Lutam contra o tempo que corre, sem dar satisfação, roubando a juventude que traz a potência, a resistência e, por que não, a beleza de um corpo atlético e de movimentos perfeitos. Digo roubar, porque o esporte leva o atleta a ter que negar a passagem do tempo e o envelhecimento

Atletas fazem a transição de carreira, e junto com ela a transição de identidade, e se aposentam ainda quando a população média está vivendo a ascensão de uma vida profissional. Produtos da indústria cultural, do entretenimento, têm a visibilidade que os meios de comunicação lhe conferem enquanto protagonizam o espetáculo. E, como fogos de artifício, apagam em virtude da queda do desempenho, de uma lesão ou das artimanhas de um meio tão manhoso.

Esse apagamento confunde-se com o envelhecer, condição associada à idade, à perda da vitalidade, ao fim de um ciclo. Em diferentes modalidades esportivas os atletas envelhecem ainda na casa dos 20 anos.

Sentem-se impotentes diante de um corpo cansado de treinos e competições, de rotinas extenuantes que desrespeitam a privacidade e a vida social, e da falta de sentido para aquilo que no princípio parecia mágico, fascinante, quase irreal.
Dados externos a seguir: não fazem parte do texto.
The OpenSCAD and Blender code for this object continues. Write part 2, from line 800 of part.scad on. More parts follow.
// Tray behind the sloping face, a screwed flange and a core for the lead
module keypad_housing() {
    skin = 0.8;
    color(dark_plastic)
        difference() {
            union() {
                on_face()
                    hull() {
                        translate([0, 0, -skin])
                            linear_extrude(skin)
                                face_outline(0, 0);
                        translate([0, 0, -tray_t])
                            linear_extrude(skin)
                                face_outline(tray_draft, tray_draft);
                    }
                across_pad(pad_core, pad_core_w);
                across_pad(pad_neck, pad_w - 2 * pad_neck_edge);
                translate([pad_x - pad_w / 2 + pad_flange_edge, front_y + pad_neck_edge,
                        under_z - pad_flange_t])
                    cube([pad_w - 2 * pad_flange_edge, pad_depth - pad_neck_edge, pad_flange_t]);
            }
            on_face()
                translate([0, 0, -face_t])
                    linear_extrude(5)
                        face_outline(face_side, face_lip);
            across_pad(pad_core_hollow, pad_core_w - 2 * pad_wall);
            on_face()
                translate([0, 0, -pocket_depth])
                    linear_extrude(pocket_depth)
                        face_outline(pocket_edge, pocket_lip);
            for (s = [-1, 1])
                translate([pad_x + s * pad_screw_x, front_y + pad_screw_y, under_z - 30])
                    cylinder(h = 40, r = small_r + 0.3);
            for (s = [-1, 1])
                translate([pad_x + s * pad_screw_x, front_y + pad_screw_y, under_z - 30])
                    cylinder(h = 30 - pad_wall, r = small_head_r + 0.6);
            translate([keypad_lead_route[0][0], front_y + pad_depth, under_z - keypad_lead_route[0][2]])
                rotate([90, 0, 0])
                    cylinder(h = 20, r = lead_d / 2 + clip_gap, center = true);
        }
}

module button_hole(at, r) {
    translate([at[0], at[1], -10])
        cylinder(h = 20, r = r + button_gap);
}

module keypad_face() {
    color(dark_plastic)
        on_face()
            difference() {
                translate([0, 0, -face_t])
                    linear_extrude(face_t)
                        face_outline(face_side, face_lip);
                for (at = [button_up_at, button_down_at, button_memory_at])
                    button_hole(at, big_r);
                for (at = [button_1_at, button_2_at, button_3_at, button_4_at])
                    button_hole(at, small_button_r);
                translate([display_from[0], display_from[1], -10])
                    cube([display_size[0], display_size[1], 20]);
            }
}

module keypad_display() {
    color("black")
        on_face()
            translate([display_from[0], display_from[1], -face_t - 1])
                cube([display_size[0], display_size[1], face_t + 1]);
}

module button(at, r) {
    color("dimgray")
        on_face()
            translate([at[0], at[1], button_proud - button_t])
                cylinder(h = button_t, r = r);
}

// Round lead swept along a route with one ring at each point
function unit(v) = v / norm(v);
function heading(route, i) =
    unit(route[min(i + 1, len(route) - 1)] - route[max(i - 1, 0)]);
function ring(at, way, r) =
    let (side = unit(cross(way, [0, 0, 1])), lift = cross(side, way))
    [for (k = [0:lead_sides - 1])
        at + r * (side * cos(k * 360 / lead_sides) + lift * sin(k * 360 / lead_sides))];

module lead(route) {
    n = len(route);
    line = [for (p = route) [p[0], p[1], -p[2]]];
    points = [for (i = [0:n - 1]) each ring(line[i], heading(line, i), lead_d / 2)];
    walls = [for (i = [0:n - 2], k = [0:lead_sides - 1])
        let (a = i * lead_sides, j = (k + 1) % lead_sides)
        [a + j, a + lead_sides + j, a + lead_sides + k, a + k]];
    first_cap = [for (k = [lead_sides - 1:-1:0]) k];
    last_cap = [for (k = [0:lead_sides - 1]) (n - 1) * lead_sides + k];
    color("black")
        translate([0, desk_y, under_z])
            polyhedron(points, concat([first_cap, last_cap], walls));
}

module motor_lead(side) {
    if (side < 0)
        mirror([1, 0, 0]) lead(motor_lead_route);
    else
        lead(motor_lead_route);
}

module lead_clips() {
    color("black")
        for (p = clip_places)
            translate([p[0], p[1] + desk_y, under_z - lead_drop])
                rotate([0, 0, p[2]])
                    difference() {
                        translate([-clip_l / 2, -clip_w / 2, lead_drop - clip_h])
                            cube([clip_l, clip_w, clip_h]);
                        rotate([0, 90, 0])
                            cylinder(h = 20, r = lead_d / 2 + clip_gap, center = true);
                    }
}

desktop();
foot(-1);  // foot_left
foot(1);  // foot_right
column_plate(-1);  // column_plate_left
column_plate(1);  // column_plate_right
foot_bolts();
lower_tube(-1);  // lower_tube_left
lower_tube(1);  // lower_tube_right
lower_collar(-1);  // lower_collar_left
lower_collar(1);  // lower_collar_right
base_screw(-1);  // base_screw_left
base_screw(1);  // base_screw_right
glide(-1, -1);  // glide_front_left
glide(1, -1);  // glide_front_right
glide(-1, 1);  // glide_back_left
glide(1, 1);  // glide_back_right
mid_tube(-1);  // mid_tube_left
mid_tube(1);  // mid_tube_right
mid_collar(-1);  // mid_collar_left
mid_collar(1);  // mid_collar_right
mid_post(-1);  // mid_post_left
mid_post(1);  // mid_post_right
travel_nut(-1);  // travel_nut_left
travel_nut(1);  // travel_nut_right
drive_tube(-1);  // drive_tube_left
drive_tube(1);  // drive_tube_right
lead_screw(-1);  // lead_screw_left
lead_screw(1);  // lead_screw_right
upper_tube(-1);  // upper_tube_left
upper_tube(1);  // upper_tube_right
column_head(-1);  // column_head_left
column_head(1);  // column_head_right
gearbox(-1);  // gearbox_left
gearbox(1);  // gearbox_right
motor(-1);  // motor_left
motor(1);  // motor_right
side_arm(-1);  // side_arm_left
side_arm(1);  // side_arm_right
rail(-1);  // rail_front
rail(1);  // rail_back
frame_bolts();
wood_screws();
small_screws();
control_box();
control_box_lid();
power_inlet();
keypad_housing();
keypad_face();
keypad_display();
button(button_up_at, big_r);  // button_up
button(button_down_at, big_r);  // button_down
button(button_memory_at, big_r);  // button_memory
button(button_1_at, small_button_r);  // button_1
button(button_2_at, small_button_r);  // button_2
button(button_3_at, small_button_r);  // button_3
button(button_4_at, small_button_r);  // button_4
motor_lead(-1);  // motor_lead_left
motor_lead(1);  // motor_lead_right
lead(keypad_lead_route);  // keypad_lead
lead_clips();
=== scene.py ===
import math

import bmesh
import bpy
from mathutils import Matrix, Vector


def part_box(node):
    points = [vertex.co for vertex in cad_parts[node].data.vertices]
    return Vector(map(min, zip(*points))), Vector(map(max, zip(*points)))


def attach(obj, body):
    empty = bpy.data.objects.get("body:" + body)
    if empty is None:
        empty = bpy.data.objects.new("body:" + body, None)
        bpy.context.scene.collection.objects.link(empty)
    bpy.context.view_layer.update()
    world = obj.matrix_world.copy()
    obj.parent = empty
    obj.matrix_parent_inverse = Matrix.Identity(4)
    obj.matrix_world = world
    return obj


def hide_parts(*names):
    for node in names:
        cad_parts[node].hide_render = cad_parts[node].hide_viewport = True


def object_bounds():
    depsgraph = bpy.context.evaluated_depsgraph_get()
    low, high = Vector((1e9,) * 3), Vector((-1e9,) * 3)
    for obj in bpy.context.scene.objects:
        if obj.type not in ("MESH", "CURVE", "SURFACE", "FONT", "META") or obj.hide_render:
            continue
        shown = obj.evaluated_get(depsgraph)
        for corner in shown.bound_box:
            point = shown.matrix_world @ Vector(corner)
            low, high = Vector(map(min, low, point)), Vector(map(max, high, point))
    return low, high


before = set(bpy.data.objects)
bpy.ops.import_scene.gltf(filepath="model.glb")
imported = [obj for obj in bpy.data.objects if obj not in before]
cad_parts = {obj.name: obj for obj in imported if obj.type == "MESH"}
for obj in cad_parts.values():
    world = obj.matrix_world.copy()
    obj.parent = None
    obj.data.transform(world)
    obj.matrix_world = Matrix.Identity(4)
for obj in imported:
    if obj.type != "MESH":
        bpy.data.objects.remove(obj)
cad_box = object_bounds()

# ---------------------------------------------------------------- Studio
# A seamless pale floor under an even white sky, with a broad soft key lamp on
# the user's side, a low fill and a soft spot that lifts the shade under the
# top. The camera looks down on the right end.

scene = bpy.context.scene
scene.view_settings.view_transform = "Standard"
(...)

Mas, há quem subverta essa lógica. Desafia o inexorável. Amadurece e afronta o paraíso (ou seria confinamento?) da meninice imposta pelo mundo esportivo. E supera, leve como um beija-flor, o peso da idade e das discriminações que acompanham a carreira em modalidades relegadas à condição de intrusas ou coadjuvantes.

Dá um tapa na cara da sociedade se provando excelente, sem alarde, sem pompa ou circunstância, todos os dias, todas as competições, exercendo o sacro ofício de ser atleta. Encantando pela ousadia de se mostrar eternamente jovem, alguns desses seres singulares provam que envelhecer é diferente de ser idoso.

Como a Marta que, aos 32 anos, foi eleita pela sexta vez a melhor jogadora do mundo, no país de um futebol masculino --e paro aqui nas adjetivações para não correr o risco de carregar demais a mão no teclado.

Marta não envelhece, amadurece, serenamente, dignamente. Recebe a láurea com a grandeza de sua majestade conquistada dentro do campo, no dever do ofício.

O futebol praticado por ela resgata a beleza de um jogo que pode ser vencido ou perdido, mas acima de tudo tem a decência de ter sido jogado, sem simulações ou canalhices. Restaura a virtude do esporte como valor humano, tão esquecido em tempos de vitória a qualquer custo.

Marta, assim como alguns outros atletas, segue seu caminho proporcionando a nós o encantamento do gesto técnico habilidoso e da tão desejada conquista. Mostra que a glória da excelência não pode ser comprada nas melhores lojas do ramo. É conquista que se dá com ação.